The Governments of France, Holland and England encouraged their pirates to go for the gold. For much of the 17th Century, following the devastating loss of the Spanish Armada off the coast of Ireland, pirates freely preyed on Cuba and the Spanish fleet, putting a great dent in the economy.
The kings of Spain treated Cuba as an endless source of easy profit. They demanded a monopoly on all trade between their countries, so they could buy cheap and sell the goods at inflated prices to Europe. These were tough times in Cuba history.
The British take over
In 1762 a British armada of 200 shops conquered Havana (and so Cuba) after a 44 day siege.
They opened the island up to free trade, including trade in slaves. Suddenly the economy once again skyrocketed, with foreign ships filling the harbor to empty their wares and taking back tobacco, wood and sugar.
After one year England came under pressure from Jamaican planters to give up their new colony as they didn’t want any competition in the lucrative sugar trade. So England swapped Cuba back to the Spanish for Florida.
The prosperity continued as King Charles III of Spain kept the free trade policy, and then the United States began to trade directly with Cuba after their successful battle for independence.
Sugar is the key to the boom
The world had a collective sweet tooth that would ensure unimaginable expansion of the sugar plantations of Cuba. This in turn meant an increasing need for slaves.
The Cuban sugar business had another shot in the arm when Haiti gained its own independence in 1791 and halted much of its sugar production. Over 30,000 French planters moved to Cuba with their expertise. Thousands of slaving ships each year began to drop anchor in Havana harbor as the British supplied this much-needed labor.
In 1760 Havana was larger than New York
Things boomed to the extent that the city had a newspaper, postal service and had established a University. Cuba’s free citizens grew wealthy, largely on trade with the United States, and could afford to build monuments, parks, libraries and theatres.

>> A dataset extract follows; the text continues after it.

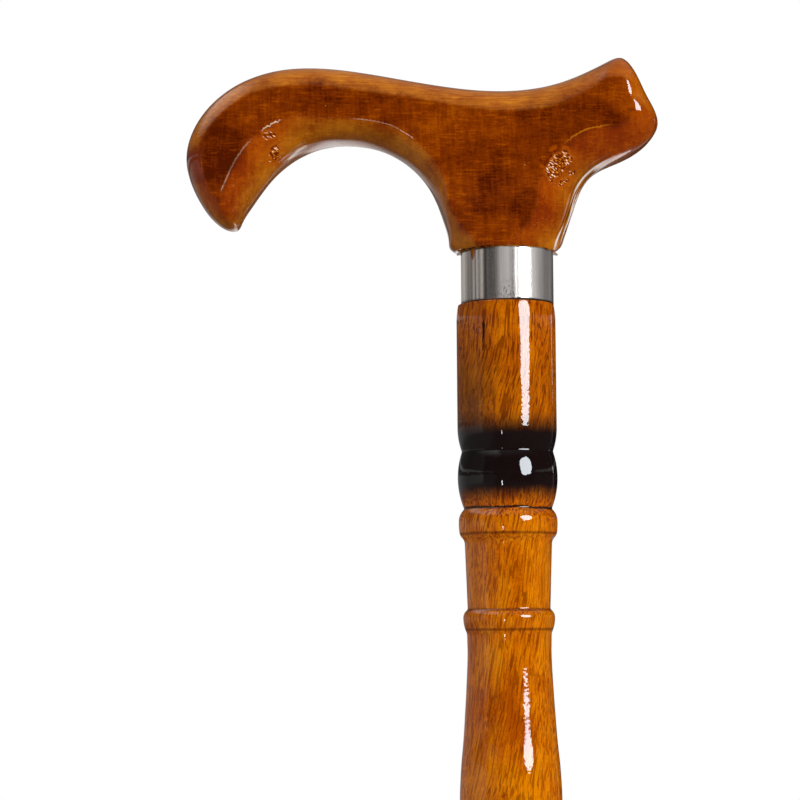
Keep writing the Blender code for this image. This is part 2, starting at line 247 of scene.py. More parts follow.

The problem was this... Spain gave favor to its own.
All benefits and profits were geared to native-born Spaniards, called peninsulares, rather than to Cuban-born individuals. The Spanish authorities did this by taxing the Cuban people to the hilt and skewing laws. The result was that anybody from Spain could take a ship to Cuba and lord it over the locals.
It was illegal for a Cuban-born
to hold a public position
to set up an industry or business
bring action against a Spaniard or
travel without permission of the military.
By the early 19th Century the young people were embittered and ready to act. They had been profoundly affected by the success of the American and the French Revolutions, not to mention that of their neighboring island, Haiti.
As Spain lost colony after colony in the New World, she instigated brutal policies throughout Cuba to keep the people down.